▸ **Directions for this task**:
Go through the listing and copy every line word for word.

▸ **Dataset section**:

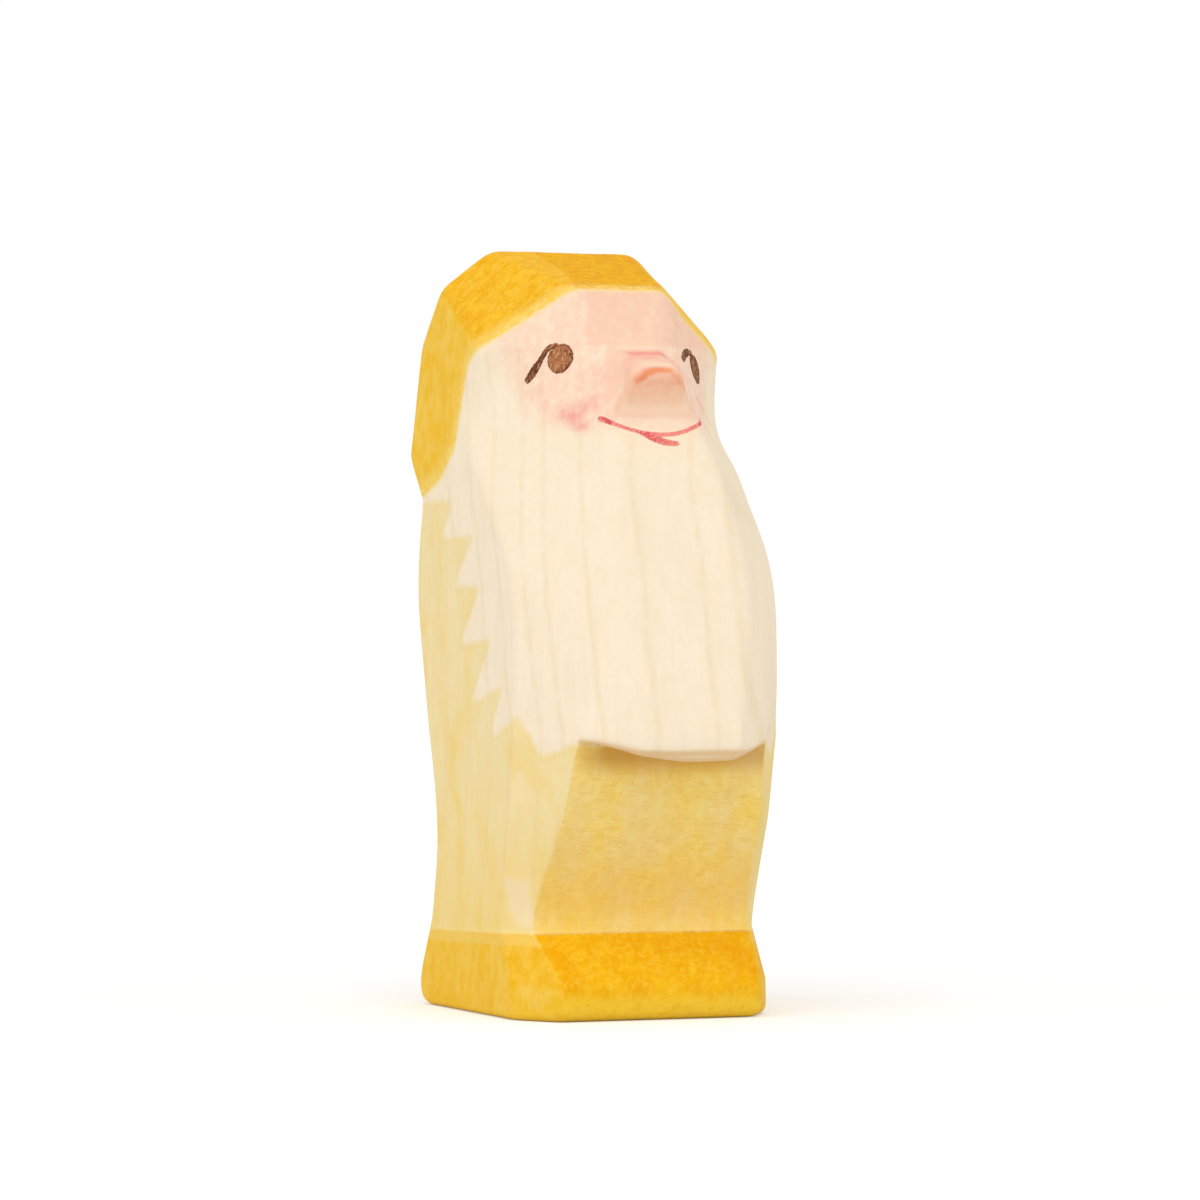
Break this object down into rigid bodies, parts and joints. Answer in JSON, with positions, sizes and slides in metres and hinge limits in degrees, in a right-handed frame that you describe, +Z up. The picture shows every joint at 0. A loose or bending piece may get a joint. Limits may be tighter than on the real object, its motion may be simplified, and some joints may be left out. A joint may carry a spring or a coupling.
{
  "type": "wooden dwarf figure",
  "caption": "Hand-carved wooden dwarf figure: faceted hood and face, wedge nose, long undercut beard, robe and flat foot block.",
  "frame": {"origin": "centre of the bounding box at the flat sole", "axes": "+Z up, from the sole to the crown; the face looks along -Y; +X is the figure's left"},
  "size_m": [0.0292, 0.0442, 0.08],
  "materials": {
    "hood_stain": "golden yellow water stain on carved maple, silk",
    "face_stain": "thin pink stain on carved maple, silk",
    "nose_stain": "pink to orange stain on carved maple, silk",
    "bare_maple": "bare carved maple, silk",
    "robe_stain": "thin yellow stain on carved maple, silk",
    "foot_stain": "deep golden stain on carved maple, silk",
    "eye_pencil": "brown coloured pencil on wood, matt",
    "mouth_pencil": "red coloured pencil on wood, matt"
  },
  "bodies": {
    "root": {"hood": "hood_stain", "face": "face_stain", "nose": "nose_stain", "beard": "bare_maple", "robe": "robe_stain", "feet": "foot_stain", "right_eye": "eye_pencil", "left_eye": "eye_pencil", "mouth": "mouth_pencil"}
  },
  "joints": []
}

▸ **Full solution**:
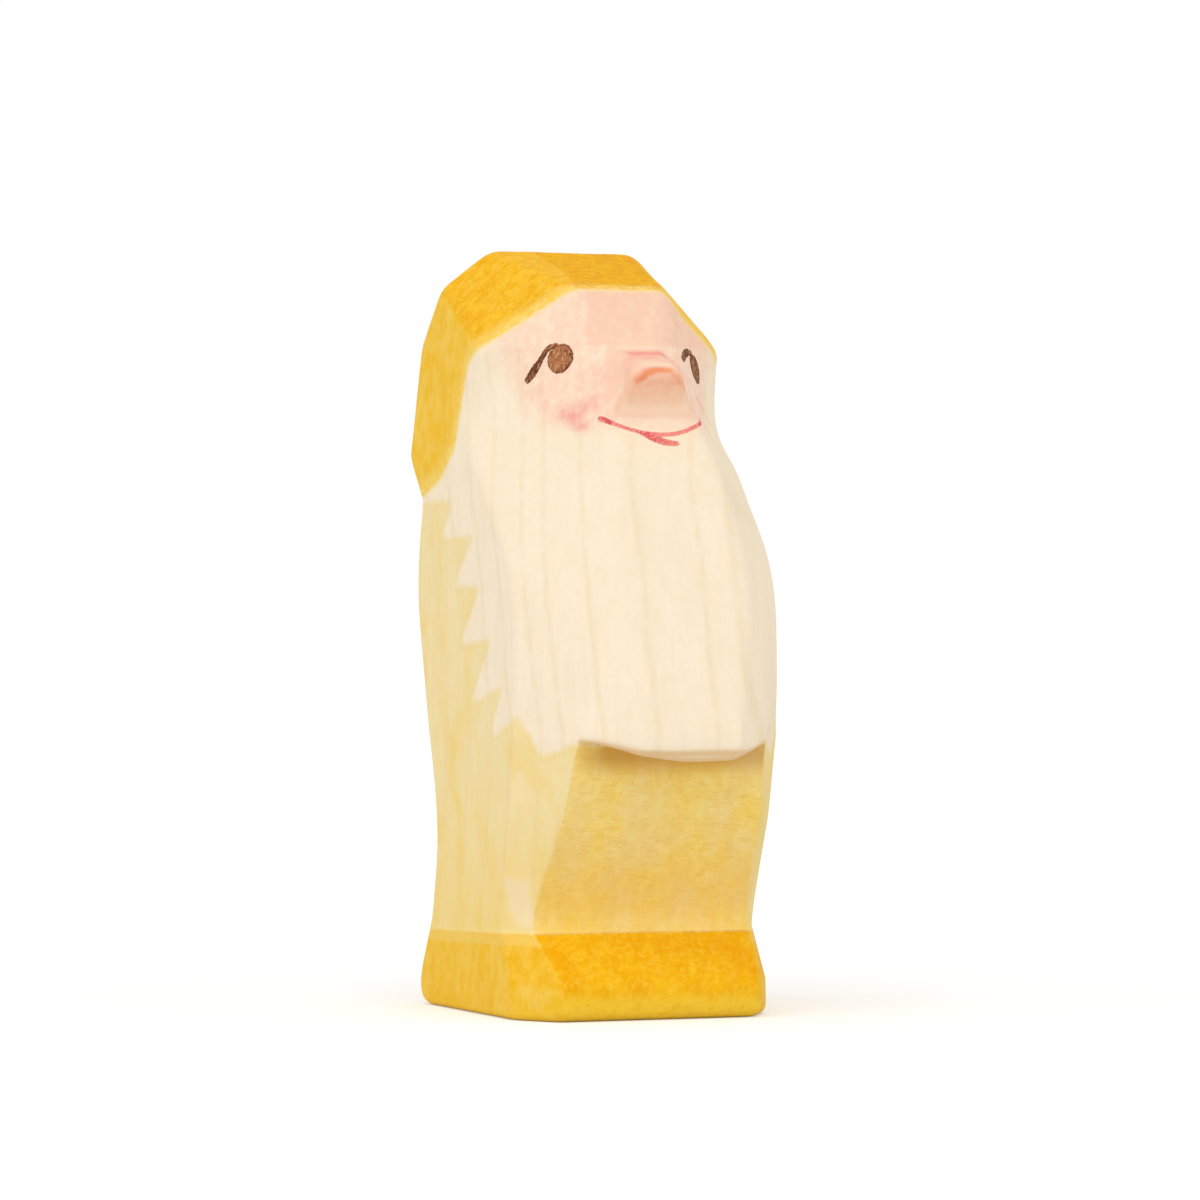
Break this object down into rigid bodies, parts and joints. Answer in JSON, with positions, sizes and slides in metres and hinge limits in degrees, in a right-handed frame that you describe, +Z up. The picture shows every joint at 0. A loose or bending piece may get a joint. Limits may be tighter than on the real object, its motion may be simplified, and some joints may be left out. A joint may carry a spring or a coupling.
{
  "type": "wooden dwarf figure",
  "caption": "Hand-carved wooden dwarf figure: faceted hood and face, wedge nose, long undercut beard, robe and flat foot block.",
  "frame": {"origin": "centre of the bounding box at the flat sole", "axes": "+Z up, from the sole to the crown; the face looks along -Y; +X is the figure's left"},
  "size_m": [0.0292, 0.0442, 0.08],
  "materials": {
    "hood_stain": "golden yellow water stain on carved maple, silk",
    "face_stain": "thin pink stain on carved maple, silk",
    "nose_stain": "pink to orange stain on carved maple, silk",
    "bare_maple": "bare carved maple, silk",
    "robe_stain": "thin yellow stain on carved maple, silk",
    "foot_stain": "deep golden stain on carved maple, silk",
    "eye_pencil": "brown coloured pencil on wood, matt",
    "mouth_pencil": "red coloured pencil on wood, matt"
  },
  "bodies": {
    "root": {"hood": "hood_stain", "face": "face_stain", "nose": "nose_stain", "beard": "bare_maple", "robe": "robe_stain", "feet": "foot_stain", "right_eye": "eye_pencil", "left_eye": "eye_pencil", "mouth": "mouth_pencil"}
  },
  "joints": []
}